Kränzlin organized his work by genera, in packets filled with drawings, notes, illustrations (often culled from books and journals), and even maps. He was frugal, using all sorts of scraps for his commentary, perhaps a reflection of Germany's hyperinflation in the 1920s. This collection includes correspondence with other orchid specialists and hobbyists around the world as well as extracts of papers and illustrations from many orchid journals and magazines. It represents years of work by Kränzlin, and awaits a scholar to solve many of the puzzles left by Kränzlin and his incomplete Orchidacearum Genera et Species.

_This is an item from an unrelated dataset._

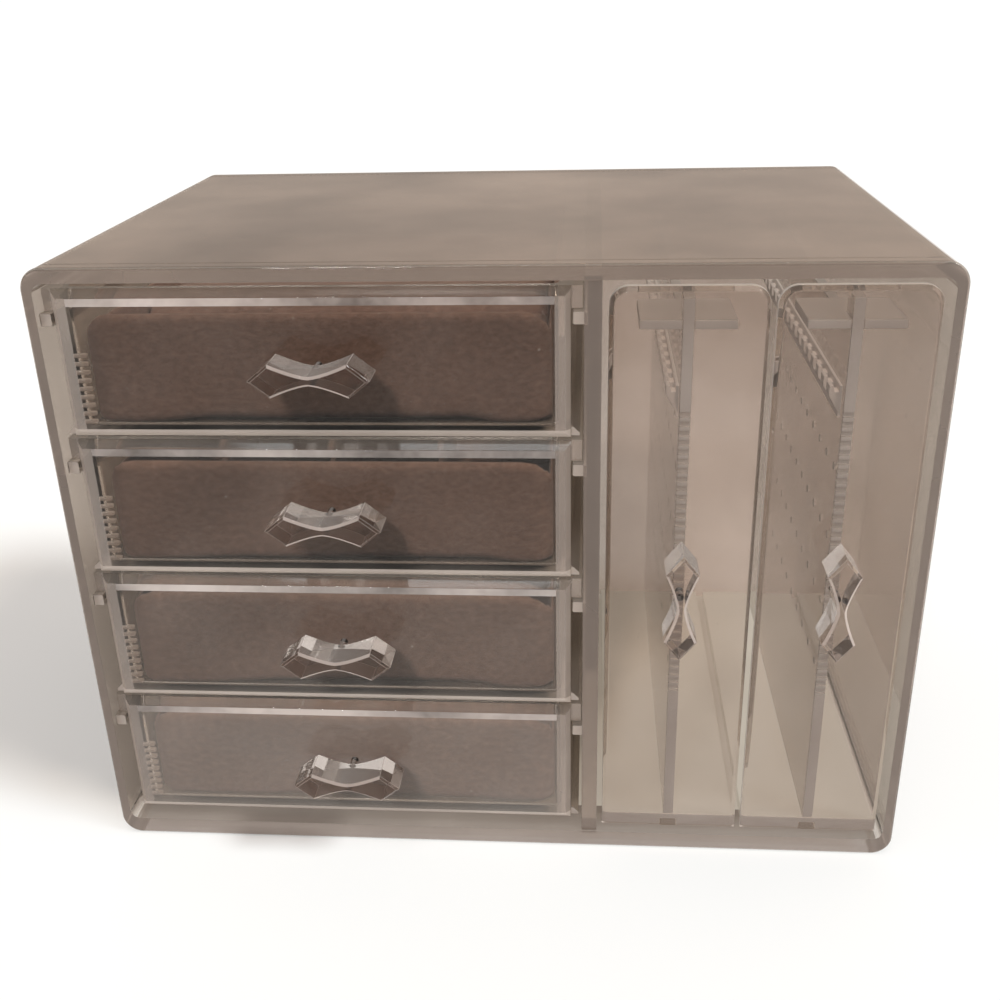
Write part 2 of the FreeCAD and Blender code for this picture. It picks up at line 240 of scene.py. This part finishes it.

Certainly these documents would have been lost during World War II in a bombing raid or some other calamity. A few years ago, the Lenhardt Library acquired a few valuable eighteenth-century Italian horticultural and agricultural works. I noticed a slight smoky smell to the volumes and asked the book dealer why they were filled with this odor. He explained that books were stacked near a fireplace in an Italian villa, occupied by German troops during World War II. The extensive library at the villa was used as fuel by these soldiers for the fireplace; fortunately these volumes, now in the Garden's collection, were not incinerated, but retained evidence of their close call.

Thanks to the efforts of Burrage (who was probably encouraged to help Kränzlin financially by Ames at Harvard), the Lenhardt Library has a significant cache of Kränzlin's papers for future scholars and students of orchids. A portion of this collection will be on display next year in the Library as part of an exhibition dedicated to orchids in print.